Querida
madre:
Desearía
tenerte aquí para abrazarte, para sentir el calor de tus brazos
amorosos. Me paso las horas pelando cebollas, como si hubiera perdido
el juicio, pero lo hago para mantener la calma. Ese gesto me permite
concentrarme y evadirme, por momentos, de la situación que se vive
ahí fuera. Cada cebolla es uno de esos crueles soldados que nos
hostigan a diario. Clavo el cuchillo en el centro de su parte
superior, trazo un círculo, retiro poco a poco las capas y disfruto
de ese acto aparentemente insignificante, tan simbólico para mí. Es
mi manera de expulsar la rabia, de resistir a este asedio que no sé
cuándo se va a acabar. Cada cebolla pelada es uno de ellos
degollado, eliminado de la faz de la tierra. Ahí las tengo,
amontonadas a mi lado, sobre una bandeja verde. La esperanza sostiene
a todos esos soldados a los que despojo de sus ropas, de sus armas.

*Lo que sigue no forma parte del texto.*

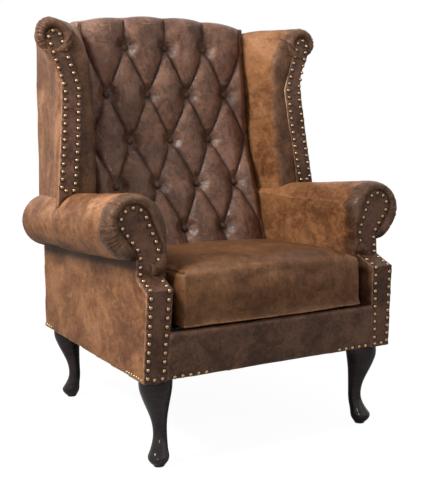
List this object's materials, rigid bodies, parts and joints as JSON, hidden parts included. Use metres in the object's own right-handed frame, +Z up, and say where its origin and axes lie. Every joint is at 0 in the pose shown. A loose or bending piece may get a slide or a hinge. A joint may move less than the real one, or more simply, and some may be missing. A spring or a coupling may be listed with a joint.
{
  "type": "wing chair",
  "caption": "Deep-buttoned leather wing chair with rolled scroll arms, loose seat cushion, nailed facings and short cabriole legs.",
  "frame": {"origin": "on the floor, under the middle of the chair's bounding box", "axes": "+Z up, -Y is the chair's front, +X is to the right as seen facing its front"},
  "size_m": [0.82, 0.796, 1.07],
  "materials": {
    "tan_leather": "soft worn brown",
    "smooth_leather": "smoother, dusty brown",
    "frame_wood": "bare beech",
    "black_lacquer": "glossy black lacquer",
    "antique_brass": "antique domed",
    "spring_steel": "bright",
    "webbing": "woven jute",
    "deck_cloth": "plain woven",
    "dust_cloth": "non-woven black",
    "glide_plastic": "moulded"
  },
  "bodies": {
    "chair": {"back_buttons": "smooth_leather", "back_webbing": "webbing", "base_nails": "antique_brass", "corner_blocks": "frame_wood", "crest_rail": "frame_wood", "dust_cover": "dust_cloth", "foot_glides": "glide_plastic", "front_border": "smooth_leather", "front_left_leg": "black_lacquer", "front_rail": "frame_wood", "front_right_leg": "black_lacquer", "inside_back": "smooth_leather", "left_arm_facing": "smooth_leather", "left_arm_nails": "antique_brass", "left_arm_pad": "tan_leather", "left_arm_rail": "frame_wood", "left_arm_stump": "frame_wood", "left_back_board": "frame_wood", "left_knee_block": "frame_wood", "left_outside_arm": "tan_leather", "left_outside_wing": "tan_leather", "left_side_rail": "frame_wood", "left_wing_facing": "smooth_leather", "left_wing_nails": "antique_brass", "left_wing_pad": "tan_leather", "left_wing_post": "frame_wood", "left_wing_rail": "frame_wood", "leg_bolts": "spring_steel", "lower_back_rail": "frame_wood", "outside_back": "tan_leather", "rear_left_leg": "black_lacquer", "rear_rail": "frame_wood", "rear_right_leg": "black_lacquer", "right_arm_facing": "smooth_leather", "right_arm_nails": "antique_brass", "right_arm_pad": "tan_leather", "right_arm_rail": "frame_wood", "right_arm_stump": "frame_wood", "right_back_board": "frame_wood", "right_knee_block": "frame_wood", "right_outside_arm": "tan_leather", "right_outside_wing": "tan_leather", "right_side_rail": "frame_wood", "right_wing_facing": "smooth_leather", "right_wing_nails": "antique_brass", "right_wing_pad": "tan_leather", "right_wing_post": "frame_wood", "right_wing_rail": "frame_wood", "seat_deck": "deck_cloth", "seat_springs": "spring_steel", "spring_clips": "spring_steel"},
    "cushion": {"seat_cushion": "tan_leather"}
  },
  "joints": [
    {"name": "cushion_lift", "type": "slide", "parent": "chair", "child": "cushion", "axis": [0, 0, 1], "range_m": [0, 0.15]}
  ]
}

Sé que no está bien decirlo, madre, pero los odio, odio a estos
israelíes que no nos dejan vivir.
He
perdido la cuenta del tiempo que llevo encerrada. Primero llegaron en
tanques, luego empezaron a pasear armados por las calles, después
los francotiradores se encaramaron a los edificios y buscaron
posiciones. Durante esos días podíamos salir, aunque nos disparasen
con sus miradas y sus palabras. En la mañana del quinto día
empezaron a escucharse detonaciones, gritos, gente corriendo por las
calles. “Dios mío, vienen para quedarse”. Aseguré puertas,
ventanas, las apuntalé lo mejor que pude. Preparé una habitación,
la más aislada, para pasar allí mis horas. Y aquí sigo. ¿Cuánto
tiempo llevo ya? Por el momento tengo agua, subsisto con guisos de
repollo y cebollas. Las horas duran más de sesenta minutos, parecen
durar días, meses, años e incluso siglos.
Durante
el alto al fuego, el silencio se vuelve una amenaza, se cuela por los
resquicios de puertas y ventanas, se pasea por la habitación como un
fantasma. Ya no sé a qué temo más, si a los tiroteos, o a esta
calma burlona que se sienta sobre el tejado y hace temblar los
cimientos de esta humilde morada.
Qué
hermoso era nuestro pueblo, madre, qué felices éramos allí. Miro
las fotografías que yo misma tomé, nuestro hermoso olivo al lado de
la puerta. Cuánta paz y luz hubo en aquellos años, quién nos iba a
decir que nos tendríamos que marchar, abandonar lo que teníamos
para vivir aquí, donde nada nos pertenece ¿Cuándo se acabará todo
esto? ¿Cuándo volverá la paz? ¿Por qué no nos dejan vivir?
Te
quiero, madre. Espero que haya paz allá donde estés.
2 comentarios:
¿Se puede llegar a sentir envidia de los muertos? A veces cuando toda una vida desaparece y no queda sitio ni para la esperanza, altas dosis de tenacidad y amor por la vida hacen falta para no irse con los de uno. Cuantas pequeñas grandes historias se tendrán que quedar en el camino haciendo con ello otra historia en si mismas. Gracias por hacer despertar a los cerebros dormidos, María. Tu siempre sembrando. Eres grande.
Gracias de corazón, por leerme y por tus hermosas palabras.